После начала войны немногие министры кабинета Норта сохраняли умеренность. Слова Норта казались миролюбивыми, но для успокоения разгневанного короля их было совершенно недостаточно. Дартмут мог бы помочь Норту обуздать требовавшую крови партию войны, но Дартмуту почти никто не доверял, и осенью он оставил пост. Сменивший его лорд Джордж Джермен был явным сторонником твердой руки и мечтал поставить зарвавшихся американцев на место[562]. Вести о Конкорде и Лексингтоне уменьшили вероятность компромисса, а Банкер-Хилл сделал ответ англичан еще более жестким. В конце августа король выразил общее (и личное) негодование поведением американцев, заявив, что колонии находятся в состоянии «неприкрытого и явного мятежа». Два месяца спустя в своем обращении к парламенту он объяснил, что в Америке действуют «отчаянные заговорщики», ведущие повстанческую войну, «целью которой является создание независимой империи»[563].

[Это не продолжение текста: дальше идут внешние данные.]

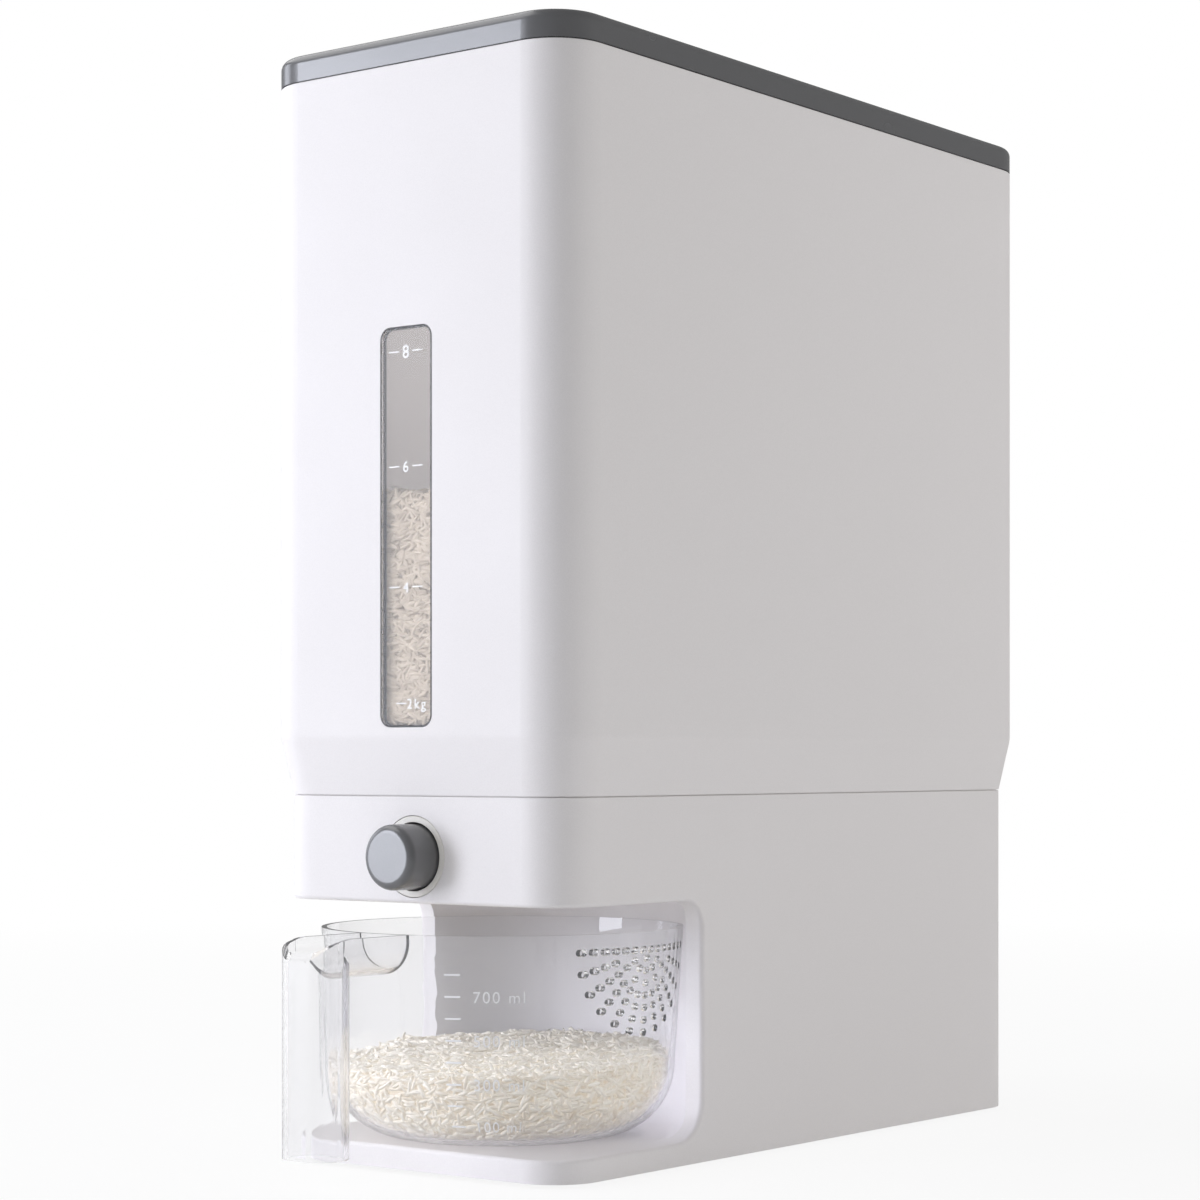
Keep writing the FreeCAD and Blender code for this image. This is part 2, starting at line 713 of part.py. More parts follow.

После начала военных действий многие члены парламента, вне всякого сомнения, пришли к тому же выводу. Они последовали примеру министров, и, прежде чем закончился год, 22 декабря 1775 года парламент принял Запретительный акт, прекращавший всякую торговлю со стороны колоний. Данный статут сделал американские суда и их грузы мишенью для королевского флота; все корабли, торгующие с колониями, должны быть «конфискованы в пользу Его Величества, как если бы эти корабли и их грузы принадлежали нашим врагам, а экипажам должен быть вынесен приговор в любом адмиралтейском суде либо в других судах»[564].
Если бы король, его министры и парламент задались целью убедить американцев отделиться от империи, они бы не смогли предложить лучших законов, чем те, что стали приниматься начиная с апреля. Британская армия маршировала по колониям и убивала жителей в двух кровопролитных столкновениях; петицию конгресса сочли недостойной ответа; американцы были названы предателями и мятежниками, которых нужно подавить силой. На первый взгляд, торговая блокада не была таким уж знаменательным событием, однако Для жителей колоний она совершенно справедливо еще раз продемонстрировала, что слова короля и его правительства не расходились с делом. Такие ярлыки как «предатели», «заговор», «враги» не оставляли большой надежды на ведение переговоров, и с течением времени ситуация только загонялась в тупик. «Красные мундиры» продолжали угрожать Новой Англии, и намерения парламента и кабинета министров уничтожить экономику Америки стали ясны.
Когда в октябре пришли свежие новости из Англии, американцы узнали, что король объявил их мятежниками. Почти сразу же стало известно и о том, что король отказался принять к сведению петицию, одобренную конгрессом в июле, а также пошли слухи об отправке в Америку новых частей регулярной британской армии. В феврале 1776 года, когда конгресс уведомили о Запретительном акте, перспектива примирения отдалилась как никогда прежде.
Но конгрессмены по-прежнему медлили с провозглашением независимости. В Филадельфии ждали какого-нибудь очевидного доказательства того, что за отделение от метрополии выступает весь народ Америки. Кроме того, колебания были вызваны тем, что меньшинство делегатов вынашивало надежду, что мирные переговоры, которые смогут залечить кровоточащие раны, нанесенные событиями прошлого года, все еще возможны.
В некоторых колониях британские официальные лица показали, что фатальные промахи не являются монополией министров Его Величества. Летом губернаторы Северной и Южной Каролины после неуклюжих попыток продиктовать легислатурам провинций свою волю просто-напросто сбежали из своих резиденций под защиту британского флота, курсировавшего вдоль побережья. Тем самым они последовали примеру лорда Данмора, губернатора Виргинии, ставшего первым в ряду тех, кто нашел убежище на британских фрегатах. После того как палата горожан Виргинии отвергла «мирное» предложение Норта, Данмор распустил ее и теперь с борта военного корабля наблюдал за тем, как конвент (палата нашла себе новое название) взял на себя управление колонией. К ноябрю Данмор испытывал чувство безысходности, расхаживая взад и вперед по качающейся палубе и обозревая английскую эскадру, которая, как и сам он, совершенно не знала, что делать. В начале месяца Данмор призвал рабов Виргинии к восстанию, пообещав им свободу, если они будут сражаться против своих хозяев. Если в Виргинии к тому времени и оставались лоялисты, то их теплые чувства к британской короне испарились тотчас после воззвания Данмора. Для белого американца вероятность восстания рабов никогда не казалось ничтожной, к его возможности относились с ужасом. 1 января 1776 года Данмор приказал кораблям обстрелять Норфолк. В городе начались пожары, которые, можно сказать, видела вся Виргиния[565].